Violin, Anzac Cinema Orchestra : Private E C Gardner, 3 Light Horse Brigade Supply Section, AIF

Accession Number REL/04110
Collection type Heraldry
Object type Heraldry
Physical description Metal, Wood
Maker Unknown
Date made c 1915
Conflict First World War, 1914-1918

Standard violin, missing bow. There is no maker's label visible. A wooden sound post attached to the inside supports the bridge. The varnished finish is scratched and dried, with significant scratching to the reverse. The owner has carefully hand-inscribed the surface on all side ribs with places in which he has served or played, while the back is inscribed with names of members of his orchestra: 'The ANZAC Cinema Orchestra. Peter Forster Joe Penn Joe Gardner (the owner) Tiny Wilson Tom Liddle Jock Kirk Blue Lee Len Wittey Billy Ubold Fred Grimshaw'.

The place names are (starting at bottom right): 'Suez - Moascar - Alexandria - Ismailia - Cairo - Luxor - Assouan - H.M.A.T. 'Burma' - Egypt - Palestine - Syria - Ludd - Jaffa - Sarona - Lejjan - Jerusalem - Tel-El-Karram - H.M.A.T. 'Port Darwin' - Jenin - Nazareth - Cunitra - Afule - Tiberias - Damascus - Molakka - Beirut'.

History / Summary

Violin played by 15964 Private Edric Charles Gardner, born Hurstville, NSW on 1 October 1898, an unmarried accountant's clerk who enlisted with his parents' consent, aged 19 years, on 30 October 1917 at Victoria Barracks. Gardner was assigned to the Australian Army Service Corps on 19 November and after initial training, embarked from Sydney aboard HT Port Darwin on 30 April 1918; disembarking at Suez on 7 June.

He had suffered illness aboard and was placed in Isolation Camp 1 at Moascar until 27 July 1918, when he was transferred to the AASC Training Depot, also at Moascar.
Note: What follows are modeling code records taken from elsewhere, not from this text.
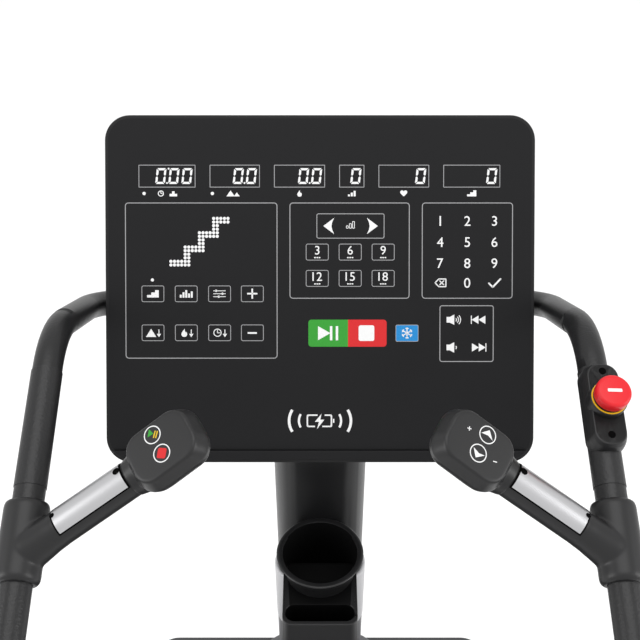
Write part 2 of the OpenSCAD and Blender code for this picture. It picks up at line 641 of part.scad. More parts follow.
// Cup holder with a pocket in front of it
module cup_holder() color("black") difference() {
    union() {
        translate([0, cup_y, cup_z - cup_deep - 6]) cylinder(d = cup_od - 4, h = cup_deep + 2);
        translate([0, cup_y, cup_z - 5]) cylinder(d = cup_od, h = 5);
        translate([0, slot_y + 6, pocket_z - pocket_deep - 5]) linear_extrude(pocket_deep + 5)
            rrect(slot_w + 2 * pocket_wall, slot_d + 2 * pocket_wall + 12, 9);
        block(-42, 42, cup_y + cup_id / 2 + 1, mast_y - mast_d / 2, cup_z - cup_deep - 6, cup_z - 45);
    }
    translate([0, cup_y, cup_z - cup_deep]) cylinder(d = cup_id, h = cup_deep + 1);
    translate([0, slot_y, pocket_z - pocket_deep]) linear_extrude(pocket_deep + 1) rrect(slot_w, slot_d, 8);
}

base_left();
base_right();
cross_front();
cross_rear();
mast();
mast_collar();
mast_sleeve();
hood();
front_cover();
side_cover_left();
side_cover_right();
skirt_left();
skirt_right();
rear_cover();
guide_rails();
upper_bearings();
lower_bearings();
alternator_case();
belt();
console_rear();
console_front();
overlay();
console_ledge();
display_board();
console_bracket();
rail_left();
rail_right();
rail_clamp();
joint_cover_left();
joint_cover_right();
handle_left();
handle_right();
pulse_plate_left();
pulse_plate_right();
pod_left();
pod_right();
grip_left();
grip_right();
estop_housing();
estop_ring();
cup_holder();
power_inlet();
front_feet();
estop_stem();
estop_cap();
drive_shaft();
drive_pulley();
idler_shaft();
alternator_rotor();
treads();
risers();
step_axles();
chain_upper();
return_steps();
chain_return();
wheel_left();
wheel_right();
foot_left();
foot_right();
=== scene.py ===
import bpy
import bmesh
import json
from math import radians, sin, cos, pi
from mathutils import Matrix, Vector


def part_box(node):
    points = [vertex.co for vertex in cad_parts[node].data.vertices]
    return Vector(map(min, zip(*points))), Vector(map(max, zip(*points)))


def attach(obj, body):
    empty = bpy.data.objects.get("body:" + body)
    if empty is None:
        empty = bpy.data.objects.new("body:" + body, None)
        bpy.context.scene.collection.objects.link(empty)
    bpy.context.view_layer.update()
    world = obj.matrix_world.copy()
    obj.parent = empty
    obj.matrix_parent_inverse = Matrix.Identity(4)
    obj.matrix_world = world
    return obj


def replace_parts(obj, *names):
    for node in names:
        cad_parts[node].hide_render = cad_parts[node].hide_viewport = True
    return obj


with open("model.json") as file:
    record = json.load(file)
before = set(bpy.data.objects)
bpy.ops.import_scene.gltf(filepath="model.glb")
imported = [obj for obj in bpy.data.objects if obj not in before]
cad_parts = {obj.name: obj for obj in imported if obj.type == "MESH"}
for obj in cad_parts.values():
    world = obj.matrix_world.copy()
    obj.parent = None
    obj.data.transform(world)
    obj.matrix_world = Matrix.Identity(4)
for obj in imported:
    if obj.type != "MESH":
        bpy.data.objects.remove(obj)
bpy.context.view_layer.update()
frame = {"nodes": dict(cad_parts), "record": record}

# The room: a pale studio floor, one big soft light over the console, two side lights that
# draw the long satin streaks on the tubes, and a view down from where the climber stands.
console_middle = Vector((0.0, 0.560, 1.860))
console_lean = radians(49.5)
camera_data = bpy.data.cameras.new("climber_view")
camera_data.lens = 56.25
camera_data.sensor_width = 36.0
camera = bpy.data.objects.new("climber_view", camera_data)
camera.location = console_middle + Vector((0.0, -0.916, 0.7755))
camera.rotation_euler = (radians(48.0), 0.0, 0.0)
bpy.context.collection.objects.link(camera)
bpy.context.scene.camera = camera
world = bpy.data.worlds.new("studio")
world.use_nodes = True
world.node_tree.nodes["Background"].inputs[0].default_value = (1.0, 1.0, 1.0, 1.0)
world.node_tree.nodes["Background"].inputs[1].default_value = 1.02
bpy.context.scene.world = world
bpy.context.scene.view_settings.view_transform = "Standard"


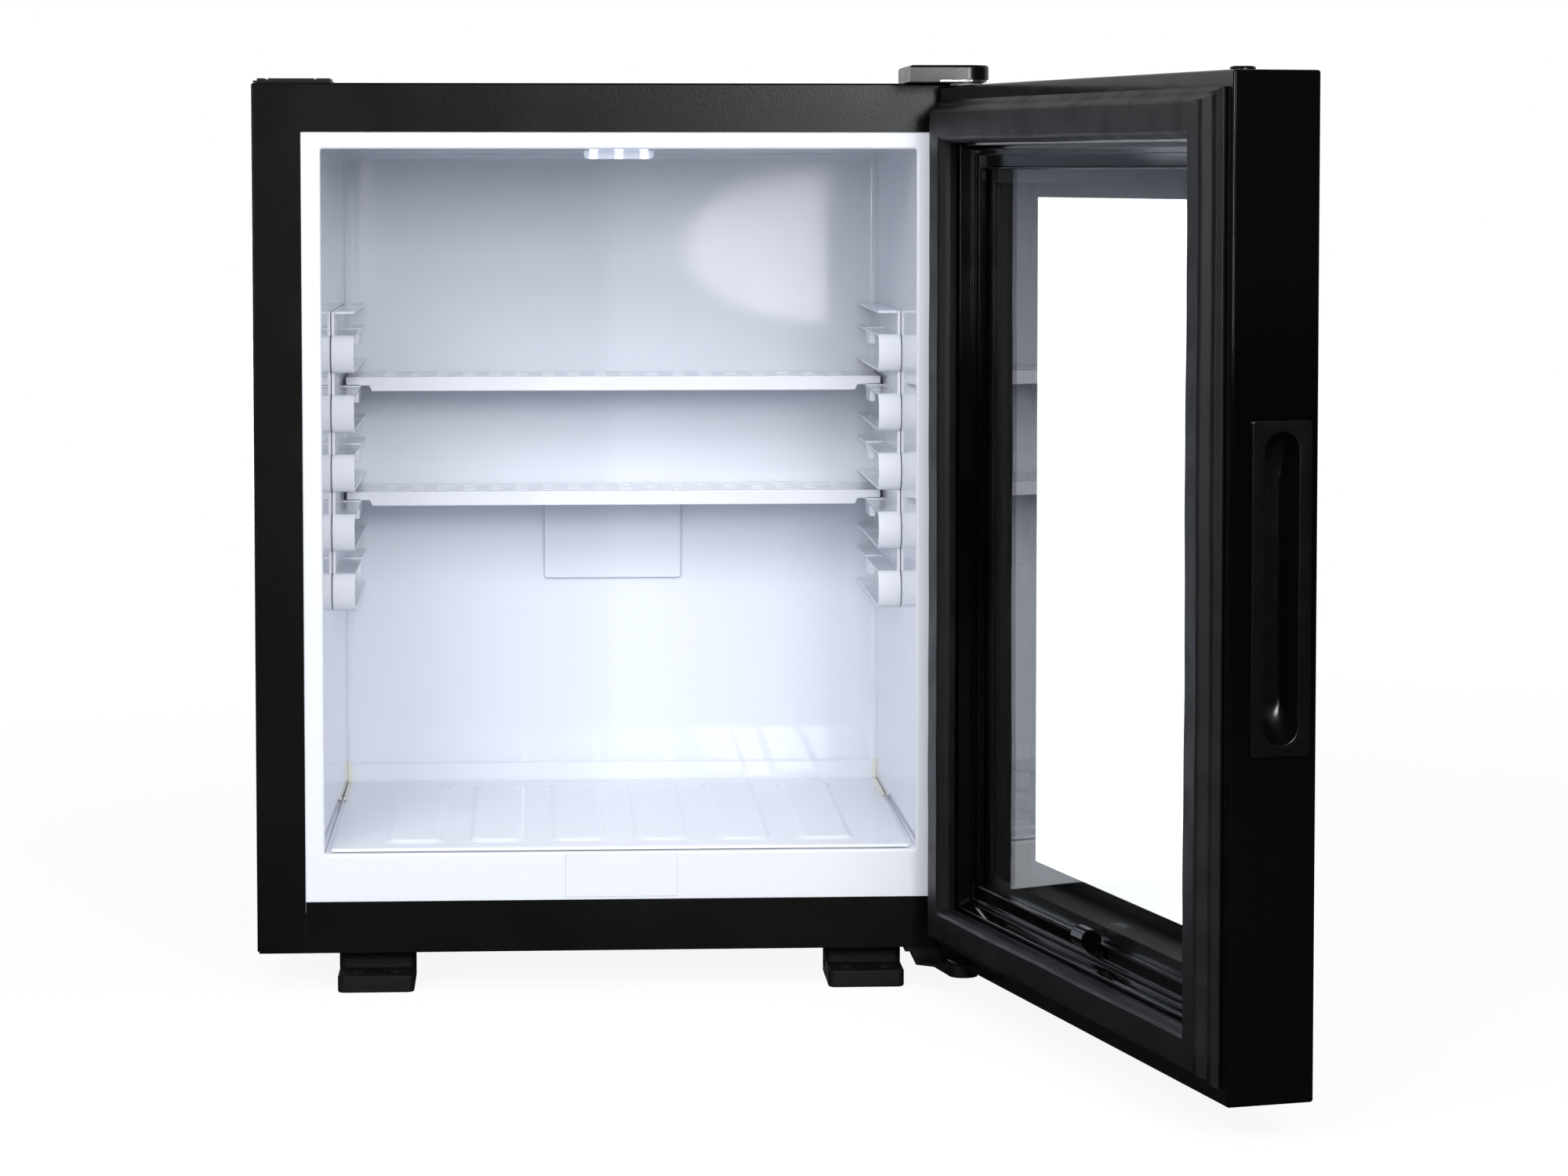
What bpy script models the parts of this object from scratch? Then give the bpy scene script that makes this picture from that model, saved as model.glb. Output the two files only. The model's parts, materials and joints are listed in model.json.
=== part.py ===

Assigned to the Australian Divisional Train on 6 September, Private Gardner was taken on strength of 36 Company, accompanying 3 Light Horse Brigade in the field the next day.

It appears that bouts of malaria saw him in & out of hospital three or four times in late 1918 and early 1919.

Of his experiences playing in an orchestra during this time, Gardner recalled in 1979:

'Prior to enlistment I was a student of the Sydney Conservatorium of Music and was induced to take the instrument away with me. This proved advantageous. There was at ensemble at the hospital at Moascar which I was asked to join but training precluded me from doing so.

'The picture showband included those who happened to be in the details camp from time to time.

'Whilst serving on Australian Division Headquarters as clerk to the DAQMG, I was approached by Brigadier General Grant to form a dance band to play at the French Club in Ismailia at Peace Night celebrations, following an aquatic carnival held on 19 June 1919. Attendance at the French Club was exclusive to commissioned ranks.

'Enquiries made by me at adjacent British camps resulted in obtaining the services of some professional musicians from London. After this initial performance, which was a great success, we were engaged to play at the Club on Wednesday and Saturday nights. The remuneration of two pounds each per night augmented our meagre army pay.

'Later we were engaged to play at RAF functions at the Salle Saint Saens at Ismailia. As our repertoire was somewhat limited the RAF obtained from London the latest hit music from the then current stage plays which was appreciated by the French patrons.

'There were some good concert parties among the British units, those I remember being the Emm Gees (machine gunners) and a fine show from the HAC (Honourable Artillery Corps) who carried a demountable stage which was erected in the olive groves for performances. The degree of popularity of a concert party was judged by the excellent of its 'Bint' (female impersonator).

'An Australian play, 'The Old Bush Inn' was produced by Padre Moore, 10 Light Horse, and 'Local Talent' at the YMCA at Ismailia and elsewhere, a pianist from the remount unit (Jack London) and myself providing the incidental music thereto.'

Private Gardner returned to Australian aboard the transport 'Burma' embarking from Egypt on 26 July 1919 and arriving at Sydney on 1 September.

When donating this violin, Edric Gardner provided a plan showing further inscriptions he wished to add to the reverse of the instrument, but never did. They include the shows mentioned above and the information that 'The Old Bush Inn' was produced by the 'Australian Division Comedy Company'. This plan is held on file.